THE MOUSETRAP is celebrating its one-hundredth performance. Author Christie sends a note declining to attend the party, but contributing an elaborate cake to the festivities. Alas, all is not well. Film producer John Woolf (Reece Shearsmith) has acquired the screen rights to THE MOUSETRAP. He’s hired snobbish writer Mervyn Cocker-Norris (David Oyelowo) to adapt the script, and American Leo Kopernick (Adrien Brody) to direct. By the time we meet them, Leo and Mervyn openly loathe one another. Leo, who serves as our occasional narrator, also hates English murder mysteries so much that he hasn’t seen THE MOUSETRAP play. Then there’s a murder at the theatre. Enter Scotland Yard Detective Stoppard (Sam Rockwell) and his trainee Stalker (Saoirse Ronan). Stoppard, in the tradition of ‘50s detectives, has a tragic past and drinks heavily. Stalker is an eager beaver who writes down everything everybody says, and tends to jump to conclusions. Writer Mark Chappell does a bang-up job of mixing up real-life people with fictional characters. Woolf was a real person, and “Dickie” Attenborough (Harris Dickinson), later to be better known as Sir Richard Attenborough, was indeed part of THE MOUSETRAP’s original cast. Chappell and director Tom George allow both historical and invented individuals to intermingle freely, so that all of them are part of the story – nobody comes off as a name-dropping cameo.
The filmmakers have a lot of fun with genre conventions. If someone declares they deplore a particular trope, SEE HOW THEY RUN will promptly deploy it within moments. However, this isn’t CLUE, or even KNIVES OUT. The style of SEE HOW THEY RUN feels specifically British. There’s more fondness for the theatre than is often seen in American films, and a gentler view of the police – who, we are often reminded, don’t have guns in the U.K. The film’s humor is studded with small, knowing riffs. One example is mention of the Rillington Place murders. The killings were in reality being investigated in 1953, but it feels like this is brought up repeatedly because SEE HOW THEY RUN personage Attenborough would later star in a filmed dramatization of the case.
The cast members on the showbiz side of things all have snap and pizzazz, with Brody and Oyelowo especially going full-on ‘50s acting style. Ronan brings period comedy spunk to her aspiring sleuth. Rockwell is much more restrained, as befits a man weighed down by secrets.
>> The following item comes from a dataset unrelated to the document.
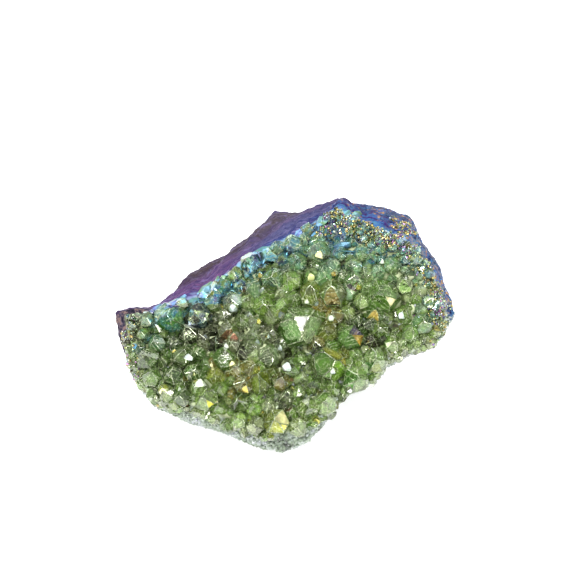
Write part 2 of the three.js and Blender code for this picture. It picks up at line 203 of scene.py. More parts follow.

The production design by Amanda McArthur is delightful, and Odile Dicks-Mireaux’s costume design tells us a great deal about these people before they even speak. SEE HOW THEY RUN is droll and enjoyable. But there is something a bit tamped-down here, as though SEE HOW THEY RUN doesn’t want to hit anything too hard, lest it be accused of taking itself too seriously. Modesty is generally a virtue, but it can also make for an experience that partially evaporates the moment it ends.